What needs to be done: Repeat the material below exactly, line for line.

Dataset excerpts:
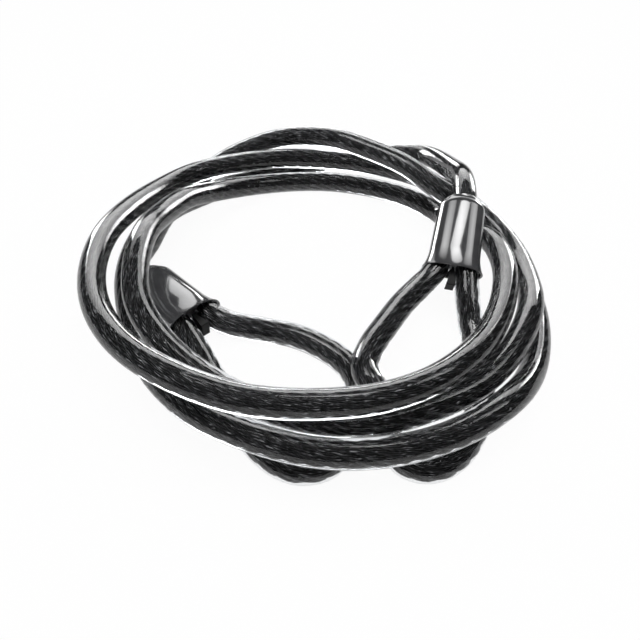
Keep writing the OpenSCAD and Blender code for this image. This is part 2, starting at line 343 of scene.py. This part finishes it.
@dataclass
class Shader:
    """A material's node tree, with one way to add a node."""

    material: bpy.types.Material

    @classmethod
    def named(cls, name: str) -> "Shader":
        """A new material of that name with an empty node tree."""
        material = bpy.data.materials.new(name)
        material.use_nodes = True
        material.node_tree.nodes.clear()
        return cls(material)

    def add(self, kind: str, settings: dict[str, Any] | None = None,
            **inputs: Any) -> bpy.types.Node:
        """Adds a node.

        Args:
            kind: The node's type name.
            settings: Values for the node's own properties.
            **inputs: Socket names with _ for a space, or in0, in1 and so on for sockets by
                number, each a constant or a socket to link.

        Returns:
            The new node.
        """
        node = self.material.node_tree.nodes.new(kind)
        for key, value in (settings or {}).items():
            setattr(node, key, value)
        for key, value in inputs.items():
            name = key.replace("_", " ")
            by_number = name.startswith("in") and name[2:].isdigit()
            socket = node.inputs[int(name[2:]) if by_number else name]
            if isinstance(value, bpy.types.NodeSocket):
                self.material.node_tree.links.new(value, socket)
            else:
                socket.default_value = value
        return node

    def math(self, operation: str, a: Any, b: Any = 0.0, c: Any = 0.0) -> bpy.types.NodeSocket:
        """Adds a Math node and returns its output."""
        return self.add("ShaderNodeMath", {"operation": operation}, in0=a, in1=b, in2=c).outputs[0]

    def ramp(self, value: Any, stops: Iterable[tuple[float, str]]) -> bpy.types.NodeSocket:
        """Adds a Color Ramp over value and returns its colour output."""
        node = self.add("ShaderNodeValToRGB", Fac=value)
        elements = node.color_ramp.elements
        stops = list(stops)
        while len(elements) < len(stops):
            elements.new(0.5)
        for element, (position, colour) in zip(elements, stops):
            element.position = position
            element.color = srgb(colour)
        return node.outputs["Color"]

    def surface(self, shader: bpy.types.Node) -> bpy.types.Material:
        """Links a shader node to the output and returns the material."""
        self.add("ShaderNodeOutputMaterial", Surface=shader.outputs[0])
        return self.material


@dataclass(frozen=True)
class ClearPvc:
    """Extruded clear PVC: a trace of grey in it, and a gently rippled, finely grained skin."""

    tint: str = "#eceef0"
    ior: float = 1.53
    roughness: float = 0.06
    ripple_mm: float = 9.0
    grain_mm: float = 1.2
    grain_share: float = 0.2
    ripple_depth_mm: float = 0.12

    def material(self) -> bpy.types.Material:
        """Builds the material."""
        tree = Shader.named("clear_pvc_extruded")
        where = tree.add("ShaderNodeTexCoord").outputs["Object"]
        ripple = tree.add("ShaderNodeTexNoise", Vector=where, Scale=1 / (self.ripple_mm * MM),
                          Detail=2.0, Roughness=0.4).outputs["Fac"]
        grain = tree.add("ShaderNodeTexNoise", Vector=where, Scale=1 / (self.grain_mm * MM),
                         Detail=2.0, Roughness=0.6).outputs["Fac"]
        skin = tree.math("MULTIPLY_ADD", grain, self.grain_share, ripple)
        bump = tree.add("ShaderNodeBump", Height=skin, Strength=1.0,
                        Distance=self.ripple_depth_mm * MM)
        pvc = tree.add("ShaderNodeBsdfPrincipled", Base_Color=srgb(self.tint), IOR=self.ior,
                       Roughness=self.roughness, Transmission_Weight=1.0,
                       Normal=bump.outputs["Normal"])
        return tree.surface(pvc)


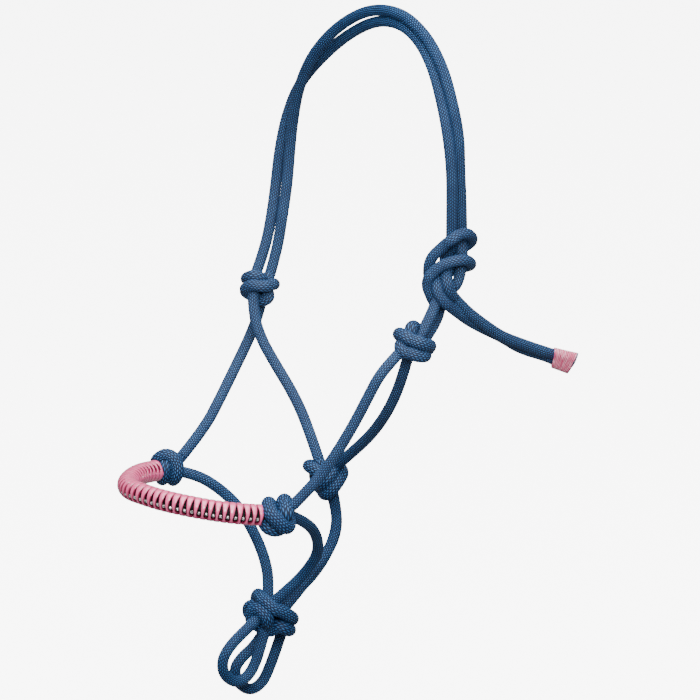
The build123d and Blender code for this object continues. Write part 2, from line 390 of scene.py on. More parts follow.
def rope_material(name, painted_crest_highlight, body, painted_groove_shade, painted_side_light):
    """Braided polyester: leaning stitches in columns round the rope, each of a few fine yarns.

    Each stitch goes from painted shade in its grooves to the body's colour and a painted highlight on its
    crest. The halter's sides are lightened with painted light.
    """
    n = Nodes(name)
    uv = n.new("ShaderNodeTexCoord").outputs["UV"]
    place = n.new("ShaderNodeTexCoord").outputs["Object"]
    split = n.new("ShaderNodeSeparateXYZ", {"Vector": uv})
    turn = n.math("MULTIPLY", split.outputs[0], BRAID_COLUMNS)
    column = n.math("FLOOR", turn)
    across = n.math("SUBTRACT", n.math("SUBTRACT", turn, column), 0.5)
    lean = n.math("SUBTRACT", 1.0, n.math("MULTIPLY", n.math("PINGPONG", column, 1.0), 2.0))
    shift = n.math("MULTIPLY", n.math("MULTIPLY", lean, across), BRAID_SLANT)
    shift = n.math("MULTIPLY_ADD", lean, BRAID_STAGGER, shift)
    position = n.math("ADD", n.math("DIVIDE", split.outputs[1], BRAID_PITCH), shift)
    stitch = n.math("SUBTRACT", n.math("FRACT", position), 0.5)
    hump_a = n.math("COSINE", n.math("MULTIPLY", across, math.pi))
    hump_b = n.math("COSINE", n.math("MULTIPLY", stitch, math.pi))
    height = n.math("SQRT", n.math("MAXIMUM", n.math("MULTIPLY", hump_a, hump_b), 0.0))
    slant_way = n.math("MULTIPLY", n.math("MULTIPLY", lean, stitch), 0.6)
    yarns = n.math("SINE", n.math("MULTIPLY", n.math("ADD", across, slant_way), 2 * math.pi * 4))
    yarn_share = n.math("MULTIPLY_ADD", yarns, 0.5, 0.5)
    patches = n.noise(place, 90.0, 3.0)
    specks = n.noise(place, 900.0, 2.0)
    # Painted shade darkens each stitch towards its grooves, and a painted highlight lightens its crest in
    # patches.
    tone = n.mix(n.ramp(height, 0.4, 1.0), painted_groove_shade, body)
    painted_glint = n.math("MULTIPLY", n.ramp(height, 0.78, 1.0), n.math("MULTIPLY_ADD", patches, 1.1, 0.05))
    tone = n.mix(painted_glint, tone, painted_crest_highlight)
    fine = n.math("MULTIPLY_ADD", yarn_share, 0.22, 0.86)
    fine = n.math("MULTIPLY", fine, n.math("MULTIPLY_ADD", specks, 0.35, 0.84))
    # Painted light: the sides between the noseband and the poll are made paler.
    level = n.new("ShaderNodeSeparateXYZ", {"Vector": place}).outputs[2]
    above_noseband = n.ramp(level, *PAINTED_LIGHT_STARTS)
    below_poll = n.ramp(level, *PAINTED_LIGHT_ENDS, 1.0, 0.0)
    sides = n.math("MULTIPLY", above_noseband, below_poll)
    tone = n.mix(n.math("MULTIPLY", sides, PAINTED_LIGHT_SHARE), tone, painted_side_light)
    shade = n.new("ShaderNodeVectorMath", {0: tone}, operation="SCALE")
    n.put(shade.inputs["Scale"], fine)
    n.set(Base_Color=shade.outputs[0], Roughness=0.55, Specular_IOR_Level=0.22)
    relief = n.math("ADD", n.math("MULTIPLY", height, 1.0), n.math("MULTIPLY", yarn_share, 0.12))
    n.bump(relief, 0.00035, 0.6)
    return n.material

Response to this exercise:
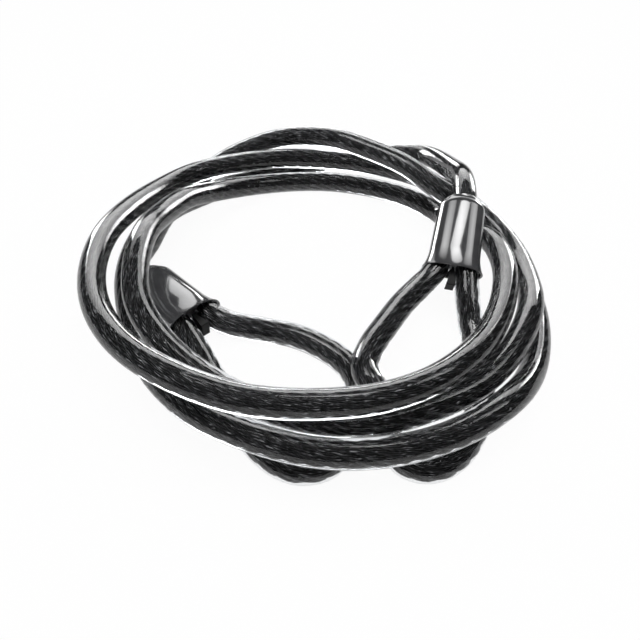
Keep writing the OpenSCAD and Blender code for this image. This is part 2, starting at line 343 of scene.py. This part finishes it.
@dataclass
class Shader:
    """A material's node tree, with one way to add a node."""

    material: bpy.types.Material

    @classmethod
    def named(cls, name: str) -> "Shader":
        """A new material of that name with an empty node tree."""
        material = bpy.data.materials.new(name)
        material.use_nodes = True
        material.node_tree.nodes.clear()
        return cls(material)

    def add(self, kind: str, settings: dict[str, Any] | None = None,
            **inputs: Any) -> bpy.types.Node:
        """Adds a node.

        Args:
            kind: The node's type name.
            settings: Values for the node's own properties.
            **inputs: Socket names with _ for a space, or in0, in1 and so on for sockets by
                number, each a constant or a socket to link.

        Returns:
            The new node.
        """
        node = self.material.node_tree.nodes.new(kind)
        for key, value in (settings or {}).items():
            setattr(node, key, value)
        for key, value in inputs.items():
            name = key.replace("_", " ")
            by_number = name.startswith("in") and name[2:].isdigit()
            socket = node.inputs[int(name[2:]) if by_number else name]
            if isinstance(value, bpy.types.NodeSocket):
                self.material.node_tree.links.new(value, socket)
            else:
                socket.default_value = value
        return node

    def math(self, operation: str, a: Any, b: Any = 0.0, c: Any = 0.0) -> bpy.types.NodeSocket:
        """Adds a Math node and returns its output."""
        return self.add("ShaderNodeMath", {"operation": operation}, in0=a, in1=b, in2=c).outputs[0]

    def ramp(self, value: Any, stops: Iterable[tuple[float, str]]) -> bpy.types.NodeSocket:
        """Adds a Color Ramp over value and returns its colour output."""
        node = self.add("ShaderNodeValToRGB", Fac=value)
        elements = node.color_ramp.elements
        stops = list(stops)
        while len(elements) < len(stops):
            elements.new(0.5)
        for element, (position, colour) in zip(elements, stops):
            element.position = position
            element.color = srgb(colour)
        return node.outputs["Color"]

    def surface(self, shader: bpy.types.Node) -> bpy.types.Material:
        """Links a shader node to the output and returns the material."""
        self.add("ShaderNodeOutputMaterial", Surface=shader.outputs[0])
        return self.material


@dataclass(frozen=True)
class ClearPvc:
    """Extruded clear PVC: a trace of grey in it, and a gently rippled, finely grained skin."""

    tint: str = "#eceef0"
    ior: float = 1.53
    roughness: float = 0.06
    ripple_mm: float = 9.0
    grain_mm: float = 1.2
    grain_share: float = 0.2
    ripple_depth_mm: float = 0.12

    def material(self) -> bpy.types.Material:
        """Builds the material."""
        tree = Shader.named("clear_pvc_extruded")
        where = tree.add("ShaderNodeTexCoord").outputs["Object"]
        ripple = tree.add("ShaderNodeTexNoise", Vector=where, Scale=1 / (self.ripple_mm * MM),
                          Detail=2.0, Roughness=0.4).outputs["Fac"]
        grain = tree.add("ShaderNodeTexNoise", Vector=where, Scale=1 / (self.grain_mm * MM),
                         Detail=2.0, Roughness=0.6).outputs["Fac"]
        skin = tree.math("MULTIPLY_ADD", grain, self.grain_share, ripple)
        bump = tree.add("ShaderNodeBump", Height=skin, Strength=1.0,
                        Distance=self.ripple_depth_mm * MM)
        pvc = tree.add("ShaderNodeBsdfPrincipled", Base_Color=srgb(self.tint), IOR=self.ior,
                       Roughness=self.roughness, Transmission_Weight=1.0,
                       Normal=bump.outputs["Normal"])
        return tree.surface(pvc)


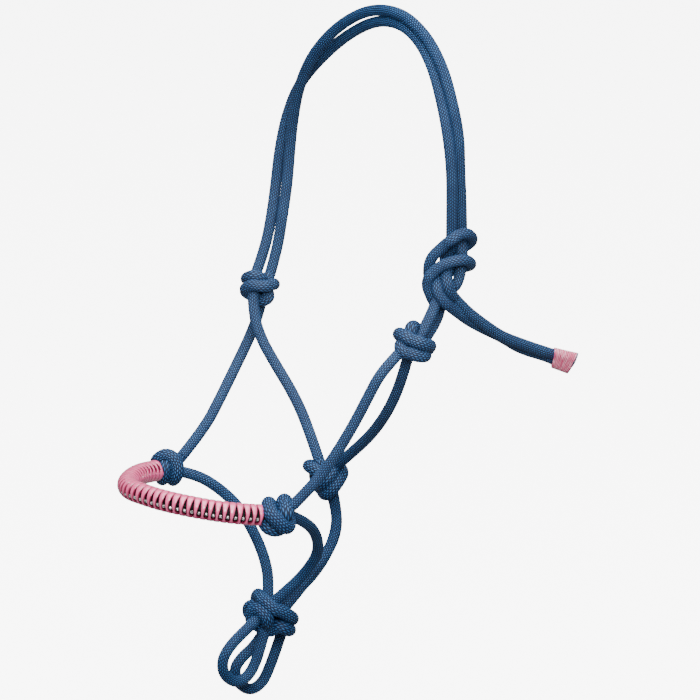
The build123d and Blender code for this object continues. Write part 2, from line 390 of scene.py on. More parts follow.
def rope_material(name, painted_crest_highlight, body, painted_groove_shade, painted_side_light):
    """Braided polyester: leaning stitches in columns round the rope, each of a few fine yarns.

    Each stitch goes from painted shade in its grooves to the body's colour and a painted highlight on its
    crest. The halter's sides are lightened with painted light.
    """
    n = Nodes(name)
    uv = n.new("ShaderNodeTexCoord").outputs["UV"]
    place = n.new("ShaderNodeTexCoord").outputs["Object"]
    split = n.new("ShaderNodeSeparateXYZ", {"Vector": uv})
    turn = n.math("MULTIPLY", split.outputs[0], BRAID_COLUMNS)
    column = n.math("FLOOR", turn)
    across = n.math("SUBTRACT", n.math("SUBTRACT", turn, column), 0.5)
    lean = n.math("SUBTRACT", 1.0, n.math("MULTIPLY", n.math("PINGPONG", column, 1.0), 2.0))
    shift = n.math("MULTIPLY", n.math("MULTIPLY", lean, across), BRAID_SLANT)
    shift = n.math("MULTIPLY_ADD", lean, BRAID_STAGGER, shift)
    position = n.math("ADD", n.math("DIVIDE", split.outputs[1], BRAID_PITCH), shift)
    stitch = n.math("SUBTRACT", n.math("FRACT", position), 0.5)
    hump_a = n.math("COSINE", n.math("MULTIPLY", across, math.pi))
    hump_b = n.math("COSINE", n.math("MULTIPLY", stitch, math.pi))
    height = n.math("SQRT", n.math("MAXIMUM", n.math("MULTIPLY", hump_a, hump_b), 0.0))
    slant_way = n.math("MULTIPLY", n.math("MULTIPLY", lean, stitch), 0.6)
    yarns = n.math("SINE", n.math("MULTIPLY", n.math("ADD", across, slant_way), 2 * math.pi * 4))
    yarn_share = n.math("MULTIPLY_ADD", yarns, 0.5, 0.5)
    patches = n.noise(place, 90.0, 3.0)
    specks = n.noise(place, 900.0, 2.0)
    # Painted shade darkens each stitch towards its grooves, and a painted highlight lightens its crest in
    # patches.
    tone = n.mix(n.ramp(height, 0.4, 1.0), painted_groove_shade, body)
    painted_glint = n.math("MULTIPLY", n.ramp(height, 0.78, 1.0), n.math("MULTIPLY_ADD", patches, 1.1, 0.05))
    tone = n.mix(painted_glint, tone, painted_crest_highlight)
    fine = n.math("MULTIPLY_ADD", yarn_share, 0.22, 0.86)
    fine = n.math("MULTIPLY", fine, n.math("MULTIPLY_ADD", specks, 0.35, 0.84))
    # Painted light: the sides between the noseband and the poll are made paler.
    level = n.new("ShaderNodeSeparateXYZ", {"Vector": place}).outputs[2]
    above_noseband = n.ramp(level, *PAINTED_LIGHT_STARTS)
    below_poll = n.ramp(level, *PAINTED_LIGHT_ENDS, 1.0, 0.0)
    sides = n.math("MULTIPLY", above_noseband, below_poll)
    tone = n.mix(n.math("MULTIPLY", sides, PAINTED_LIGHT_SHARE), tone, painted_side_light)
    shade = n.new("ShaderNodeVectorMath", {0: tone}, operation="SCALE")
    n.put(shade.inputs["Scale"], fine)
    n.set(Base_Color=shade.outputs[0], Roughness=0.55, Specular_IOR_Level=0.22)
    relief = n.math("ADD", n.math("MULTIPLY", height, 1.0), n.math("MULTIPLY", yarn_share, 0.12))
    n.bump(relief, 0.00035, 0.6)
    return n.material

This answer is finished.